Apple making its own displays, instead of using Samsung screens
According to media reports, Apple is, for the first time, designing and producing its own device displays. Currently, the company's first OLED phone iPhone X uses screens from Samsung while the Apple Watch uses screens by LG Display. Apple is making a small number of screens for testing purposes at a secret manufacturing facility near its California headquarters.
MicroLED over OLED
The technology giant aims to develop next-generation MicroLED screens, which use different light-emitting compounds than the current OLED displays. MicroLED screens can reportedly make future gadgets slimmer, brighter and less power-hungry, and thus are far more difficult to produce than OLED displays.

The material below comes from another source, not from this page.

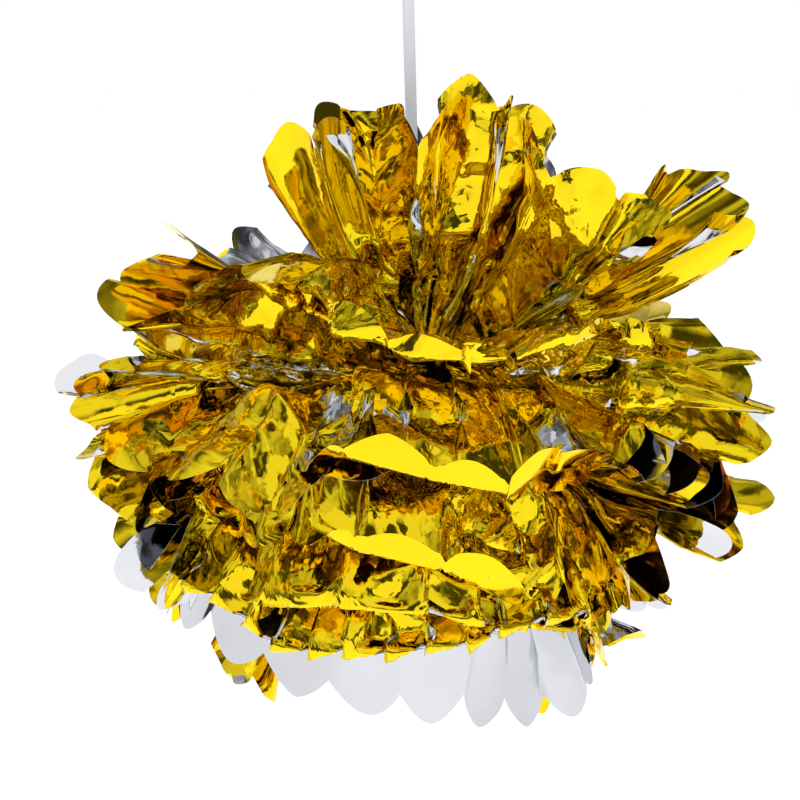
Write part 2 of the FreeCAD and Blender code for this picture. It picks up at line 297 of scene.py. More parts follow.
# Each fan is one half of a sheet, listed from the top sheet to the bottom one.  A table in
# braces gives values at some fold lines or petals; those between them get values in between.
#   tips: (x, z, reach) of each fold line's tip, with x and z in millimetres from the middle of
#     the waist as the viewer sees them, and reach as a share of the fan radius
#   bend, flap: (start, width, table of degrees) along the film, as shares of its length; bend
#     is soft, flap is a crisp fold that leaves the petal's end flat
#   zigzag: share of the spare width that goes into ridges and valleys at the fold lines
#   depth: how deep the notches between the petals are
#   loose: how far chance moves the folds, petals and bends
#   overlap: how much wider than the gap between its fold lines a panel may be
#   cover: share of the full width that the small gathers make up
#   curl: how far a petal's tip curls or twists
#   rough: how crumpled a petal is; smooth_from: where along it that starts to count
#   flap_rough: how crumpled the flaps are
#   calm: (start, table) of how much lap and crumple is left past start
#   up: the face that is seen from above, or both gold
FRONT_FANS = [
    dict(
        tips={
            0: (-73, 101, 0.84), 1: (-50, 110, 0.84), 2: (-32, 114, 0.84), 3: (-27, 124, 0.84),
            4: (-3, 108, 0.80), 5: (3, 131, 0.88), 6: (31, 131, 0.90), 7: (33, 116, 0.84),
            8: (54, 113, 0.84), 9: (56, 98, 0.86), 10: (88, 90, 0.92), 11: (92, 66, 0.88),
            12: (98, 76, 0.86), 13: (112, 98, 0.97), 14: (128, 94, 1.02), 15: (134, 70, 1.0),
            16: (145, 60, 1.02),
        },
        bend=(0.3, 0.6, {0: 6, 6: 16, 10: 14, 13: 0}),
        zigzag=0.3,
        curl={0: 0.05, 2: 0.1, 4: 0.04, 12: 0.04, 14: 0.1},
        rough={0: 0.06, 2: 0.06, 3: 0.1, 4: 0.7, 9: 0.7, 12: 0.3, 13: 0.1, 14: 0.02, 16: 0.02},
        smooth_from=0.38,
        overlap=1.3,
        up="silver",
    ),
    dict(
        tips={
            0: (-118, 78, 0.91), 1: (-106, 60, 0.90), 2: (-127, 64, 0.94), 3: (-142, 50, 0.98),
            4: (-136, 24, 0.94), 5: (-108, 30, 0.88), 6: (-82, 50, 0.86), 7: (-54, 46, 0.84),
            8: (-40, 40, 0.84), 9: (-14, 28, 0.84), 10: (12, 20, 0.84), 11: (33, 17, 0.84),
            12: (58, 32, 0.84), 13: (80, 34, 0.84), 14: (99, 12, 0.88), 15: (119, 16, 0.98),
            16: (139, -9, 0.93),
        },
        bend=(0.4, 0.4, {0: 0, 4: -20, 5: -50, 7: -60, 8: -30, 13: -30, 16: -30}),
        flap=(0.88, 0.03, {7: 0, 8: 85, 9: 95, 10: 70, 11: 55, 12: 80, 13: 85, 14: 0}),
        flap_rough=1.0,
        depth={0: 1, 7: 1, 8: 0.45, 13: 0.45, 15: 1},
        curl={0: 0.06, 4: 0.03, 7: 0.0, 16: 0.02},
        rough={0: 0.05, 3: 0.06, 4: 0.15, 5: 0.35, 7: 0.45, 8: 0.9, 13: 0.8, 14: 0.15, 15: 0.08},
        up="both gold",
    ),
    dict(
        tips={
            0: (-141, 32, 0.94), 1: (-133, 20, 0.91), 2: (-150, 13, 0.99), 3: (-154, -6, 1.0),
            4: (-148, -20, 0.98), 5: (-118, -44, 0.97), 6: (-90, -44, 0.94), 7: (-68, -54, 0.93),
            8: (-40, -38, 0.89), 9: (-12, -34, 0.88), 10: (14, -36, 0.88), 11: (40, -40, 0.88),
            12: (72, -38, 0.88), 13: (98, -20, 0.95), 14: (104, -50, 1.0), 15: (124, -24, 1.0),
            16: (131, -62, 0.95),
        },
        bend=(0.35, 0.45, {0: 0, 4: -10, 6: -55, 12: -55, 13: -10, 16: 0}),
        depth={0: 1, 7: 1, 8: 0.5, 12: 0.5, 13: 1},
        curl={0: 0.08, 5: 0.0, 13: 0.0, 16: 0.06},
        rough={0: 0.1, 4: 0.15, 5: 0.45, 7: 0.8, 8: 1.0, 12: 0.9, 13: 0.1, 16: 0.06},
        up="gold",
    ),
    dict(
        tips={
            0: (-126, -34, 0.88), 1: (-120, -40, 0.86), 2: (-112, -38, 0.84), 3: (-104, -44, 0.84),
            4: (-92, -40, 0.84), 5: (-78, -44, 0.84), 6: (-58, -40, 0.86), 7: (-35, -11, 0.93),
            8: (2, -22, 0.93), 9: (37, -28, 0.93), 10: (58, -25, 0.93), 11: (78, -24, 0.93),
            12: (90, -48, 0.96), 13: (112, -24, 1.0), 14: (115, -56, 1.0), 15: (132, -30, 1.02),
            16: (137, -62, 0.98),
        },
        bend=(0.35, 0.45, {0: 0, 3: -10, 5: -40, 12: -30, 14: 0}),
        flap=(0.87, 0.02, {6: 0, 7: 92, 8: 108, 9: 100, 10: 75, 11: 50, 12: 0}),
        depth={0: 1, 9: 1, 10: 0.5, 12: 1},
        flap_rough=0.06,
        curl={0: 0.08, 5: 0.02, 12: 0.0, 16: 0.06},
        rough={0: 0.3, 5: 0.5, 7: 0.9, 11: 0.4, 12: 0.05, 16: 0.08},
        up="silver",
    ),
    dict(
        tips={
            0: (-152, -34, 1.02), 1: (-141, -50, 1.0), 2: (-128, -42, 0.97), 3: (-116, -56, 0.96),
            4: (-104, -50, 0.92), 5: (-84, -66, 0.93), 6: (-56, -68, 0.93), 7: (-30, -47, 0.94),
            8: (8, -60, 0.95), 9: (46, -76, 0.96), 10: (54, -100, 0.95), 11: (66, -103, 0.95),
            12: (81, -104, 0.97), 13: (88, -78, 0.93), 14: (100, -64, 0.90), 15: (120, -56, 0.92),
            16: (142, -46, 0.97),
        },
        bend=(0.35, 0.5, {0: 0, 3: -10, 5: -60, 12: -55, 14: 0}),
        flap=(0.87, 0.02, {6: 0, 7: 135, 8: 145, 9: 138, 10: 0}),
        flap_rough=0.04,
        curl={0: 0.08, 4: 0.02, 13: 0.02, 16: 0.06},
        rough={0: 0.3, 4: 0.7, 12: 0.9, 14: 0.15, 16: 0.15},
        up="both gold",
    ),
    dict(
        tips={
            0: (-138, -91, 1.06), 1: (-124, -66, 0.97), 2: (-120, -92, 1.0), 3: (-111, -60, 0.94),
            4: (-98, -70, 0.95), 6: (-60, -78, 0.96), 8: (0, -80, 0.96), 10: (36, -84, 0.97),
            11: (62, -90, 0.97), 12: (84, -78, 0.95), 13: (112, -95, 1.03), 14: (110, -62, 0.98),
            15: (133, -82, 1.03), 16: (139, -62, 0.99),
        },
        bend=(0.3, 0.5, {0: 0, 4: -50, 11: -50, 13: 0}),
        flap=(0.89, 0.01, {3: 0, 4: -150, 11: -150, 12: 0}),
        curl={0: 0.08, 4: 0.02, 12: 0.02, 16: 0.06},
        rough={0: 0.15, 3: 0.2, 4: 0.8, 11: 0.9, 12: 0.08, 16: 0.1},
        up="gold",
    ),
    dict(
        tips={
            0: (-104, -72, 0.99), 2: (-96, -70, 0.98), 4: (-75, -80, 0.97), 6: (-53, -95, 0.97),
            8: (-27, -97, 0.96), 10: (0, -96, 0.96), 12: (25, -89, 0.96), 14: (54, -85, 0.98),
            16: (62, -104, 1.0),
        },
        bend=(0.3, 0.4, {0: -30, 16: -30}),
        flap=(0.89, 0.01, {0: -150, 16: -150}),
        zigzag=0.12,
        loose=0.4,
        curl={0: 0.0},
        rough={0: 0.8, 16: 0.8},
        up="gold",
    ),
    dict(
        tips={
            0: (-108, -92, 0.95), 1: (-114, -88, 0.97), 2: (-104, -100, 0.96), 3: (-110, -96, 0.97),
            4: (-112, -100, 0.98), 5: (-100, -110, 0.96), 6: (-74, -129, 0.95), 7: (-41, -137, 0.94),
            8: (-9, -140, 0.94), 9: (14, -142, 0.94), 10: (32, -140, 0.95), 11: (50, -139, 0.96),
            12: (70, -130, 0.97), 13: (68, -108, 0.92), 14: (76, -114, 0.92), 15: (70, -100, 0.90),
            16: (80, -106, 0.92),
        },
        bend=(0.3, 0.3, {0: -40, 5: -50, 9: -50, 12: -20, 16: -30}),
        zigzag=0.0,
        loose=0.15,
        calm=(0.55, {0: 0.4, 4: 0.2, 5: 0.04, 9: 0.04, 10: 0.2, 16: 0.5}),
        overlap=2.4,
        cover=0.7,
        curl={0: 0.03, 5: 0.0, 9: 0.0, 16: 0.05},
        rough={0: 0.3, 16: 0.3},
        up="silver",
    ),
]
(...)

Apple inching towards end-to-end hold over its devices
Though reports claim that Apple engineers are now at an advanced stage with the technology, which was incepted a year ago, it will still take a couple of years to reach consumers. This is the latest example of Apple making all key components of an electronic device in-house and customizing them according to the company's unique standards. Apple already designs chips for its smartphones.
Commercial screen makers like Samsung, LG need to buck up!

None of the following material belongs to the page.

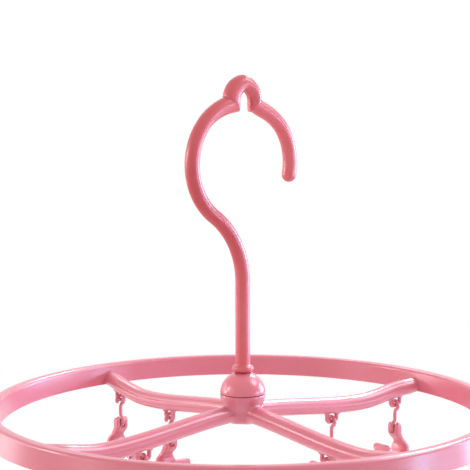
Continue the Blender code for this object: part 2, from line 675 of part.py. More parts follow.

If Apple succeeds, the move will directly affect commercial screen makers like Samsung Electronics, Japan Display, Sharp Corp, LG Display, Synaptics that produce chip-screen interfaces. It will also compete with Universal Display, a leading developer of OLED technology. In the past, Apple has tweaked iPhone screens in line with its own specification for color accuracy but never designed them end-to-end itself.
MicroLED screens might first launch in Apple wearables
In a significant milestone, Apple had manufactured a fully functional prototype of a future Apple Watch with a MicroLED screen last year. This indicates that the company might make the new technology available in its wearables first. The prototype screen was reportedly brighter than the current OLED Watch displays with a finer level of control over individual colors.
The initiative is codenamed T159
The secret facility is a 62,000-square-foot manufacturing space housing about 300 engineers who design and produce MicroLED screens. The initiative is codenamed T159 and is being overseen by Lynn Youngs, an Apple veteran who developed touch screens for the original iPhone and iPad.